Null Kränkung, null Wehmut, null Schmerz
Die Antwort liegt in Laudas Persönlichkeit. Er ist der zeitökonomischste, präziseste und unkomplizierteste Interviewpartner, den ich in mehr als dreißig Jahren meiner Tätigkeit als Journalistin kennengelernt habe - und einer der ganz wenigen, mit dem ich per Du bin.

Stichwort Zeitökonomie: Nach unserer ersten Sitzung fragte er mich: "Wie lange wird das noch dauern?" Nach unserer zweiten Sitzung wollte er wissen, ob es denn schon ein geschriebenes Kapitel gebe.

Stichwort präzise: Während vergleichbare Gespräche oft bis zu dreißig DIN-A4-Seiten füllen, passt ein Lauda-Dialog locker auf zehn bis zwölf Blätter. Seine knappe Sprache ist für eine Autorin eine echte Herausforderung. Vor allem wenn es um Emotionen geht, antwortet er gerne mit "Null!". Null Kränkung, null Wehmut, null Schmerz.

Sein meistverwendetes Eigenschaftswort ist "logisch". Darauf folgen immer einleuchtende, meist technische Erklärungen - etwa über die Ursachen eines Flugzeugabsturzes oder einen Sieg in der Formel 1. Sein liebster Satz ist "Langer Rede kurzer Sinn". Immer wenn er etwas erzählen sollte und es dann ins Detail ging, wurde es ihm zu blöd, und er sagte: "Langer Rede kurzer Sinn, du kennst die Geschichte eh." Vorsichtshalber solle ich die Einzelheiten in seiner einzigen autorisierten Biografie noch einmal nachlesen. Danke, Herbert Völker, dass wir in diesem Buch so oft darauf Bezug nehmen durften.

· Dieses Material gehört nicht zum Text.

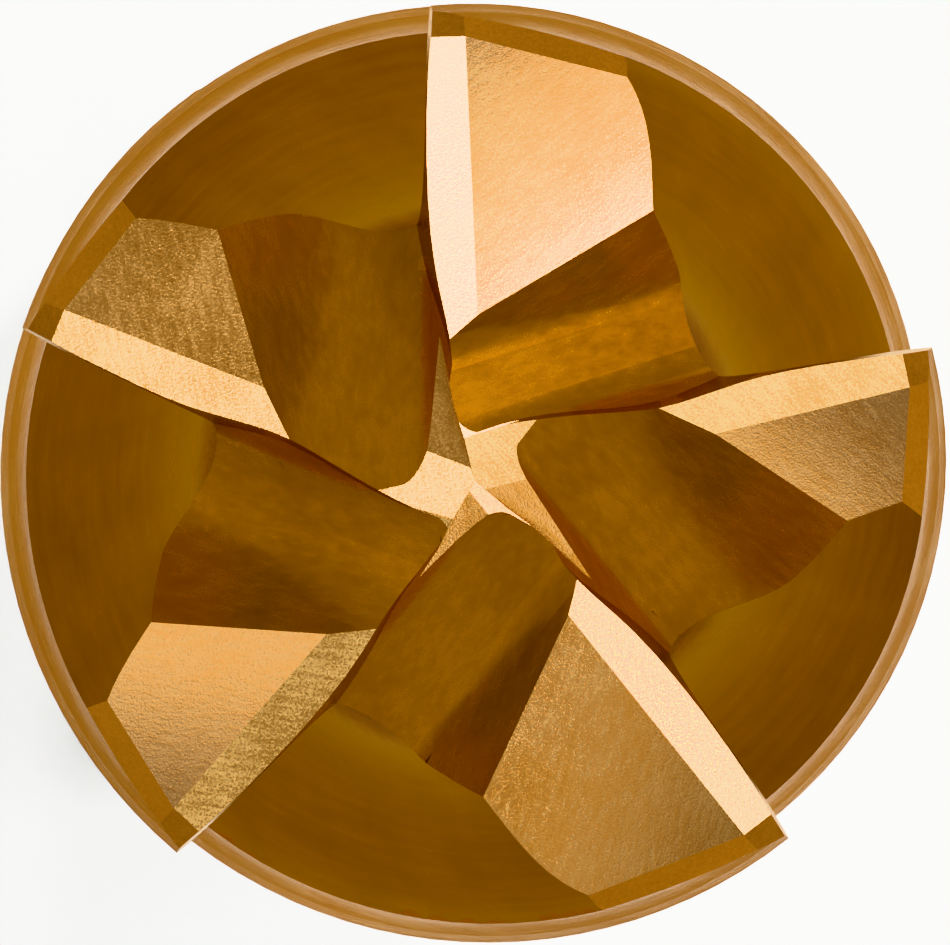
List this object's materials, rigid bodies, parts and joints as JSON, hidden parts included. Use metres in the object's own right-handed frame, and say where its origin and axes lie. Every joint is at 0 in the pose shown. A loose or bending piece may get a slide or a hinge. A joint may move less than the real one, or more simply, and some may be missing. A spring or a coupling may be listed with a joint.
{
  "type": "face mill",
  "caption": "Coated end-cutting milling head with helical flutes, ground end teeth and corner chamfers, pulled into a cylindrical shank by an internal screw.",
  "frame": {"origin": "centre of the shank's rear face", "axes": "+Z along the tool axis toward the cutting end; +X and +Y lie in the rear face, tooth corners stand at 15.9, 95.0, 161.1, 231.1 and 311.0 degrees from +X"},
  "size_m": [0.022, 0.022, 0.112],
  "materials": {
    "coated_carbide": "ground carbide under a bronze-gold hard coating",
    "ground_steel": "cylindrically ground",
    "bright_steel": "hardened and ground",
    "black_oxide": "black oxide",
    "seal_rubber": "moulded nitrile"
  },
  "bodies": {
    "holder": {"shank": "ground_steel", "drive_pin_1": "bright_steel", "drive_pin_2": "bright_steel", "thrust_washer": "bright_steel", "jack_sleeve": "black_oxide"},
    "head": {"cutter_head": "coated_carbide", "pull_bush": "bright_steel", "seat_seal": "seal_rubber"},
    "screw": {"draw_screw": "black_oxide"},
    "plug": {"rear_plug": "black_oxide", "plug_seal": "seal_rubber"}
  },
  "joints": [
    {"name": "screw_turn", "type": "hinge", "parent": "holder", "child": "screw", "pos_m": [0, 0, 0.045], "axis": [0, 0, -1], "range_deg": [0, 3780]},
    {"name": "head_slide", "type": "slide", "parent": "holder", "child": "head", "axis": [0, 0, 1], "range_m": [0, 0.0105]},
    {"name": "plug_slide", "type": "slide", "parent": "holder", "child": "plug", "axis": [0, 0, -1], "range_m": [0, 0.012]}
  ],
  "couplings": [
    {"joint": "screw_turn", "follows": "head_slide", "rad_per_m": 6283.2}
  ]
}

Niki ist geradezu irrwitzig konsequent
Stichwort unkompliziert: Wenn ich Niki Lauda fertige Kapitel mailte, dauerte es keine zwei Stunden, bis seine Antwort aufpoppte. Es gab drei Versionen davon: "Okay, Niki", "Danke, Niki" und "Super, Niki". Wenn er Kleinigkeiten ändern wollte, rief er mich an, das ging alles ruckzuck. Er zählt nicht zu jenen Menschen, die sich alles zweimal überlegen.

So gab Niki Lauda das Tempo für dieses Buch vor, und es wurde ein ziemlich intensiver Frühling. Ich habe in diesen Monaten das Café Imperial mit seinen rot gepolsterten Bänken, den frischen Rosen auf dem Tisch, den Spiegeln, in denen das Licht der Kristallluster glitzert, lieb gewonnen. An acht Mittwochen durfte ich am ersten Tisch links im hintersten Zimmer frühmorgens den Menschen Lauda aus nächster Nähe studieren. Seine ungeheure Präsenz. Wie er, ohne den Faden zu verlieren, für Fans, die an seinen Tisch kamen, Autogramme schrieb. Wie er während meiner Fragen - sichtlich amüsiert - Ehedramen, die sich am Nebentisch abspielten, registrierte. 60 Minuten Lauda exklusiv. Nur zur Lüftung des Kapperls oder zum Nachdenken hielt er während des Redens manchmal kurz inne und strich sich über den nackten Schädel. Das verbrannte Ohr, das verbeulte Gesicht: Zeichen seines unzerstörbaren Willens zu überleben.

Laudas Schlüsselsätze zum Erfolg markieren den Beginn der Kapitel in diesem Buch. Es sind persönliche Bekenntnisse einer irrwitzigen Konsequenz. So viel Lust, mit Geld zu arbeiten. So wenig Lust, es auszugeben.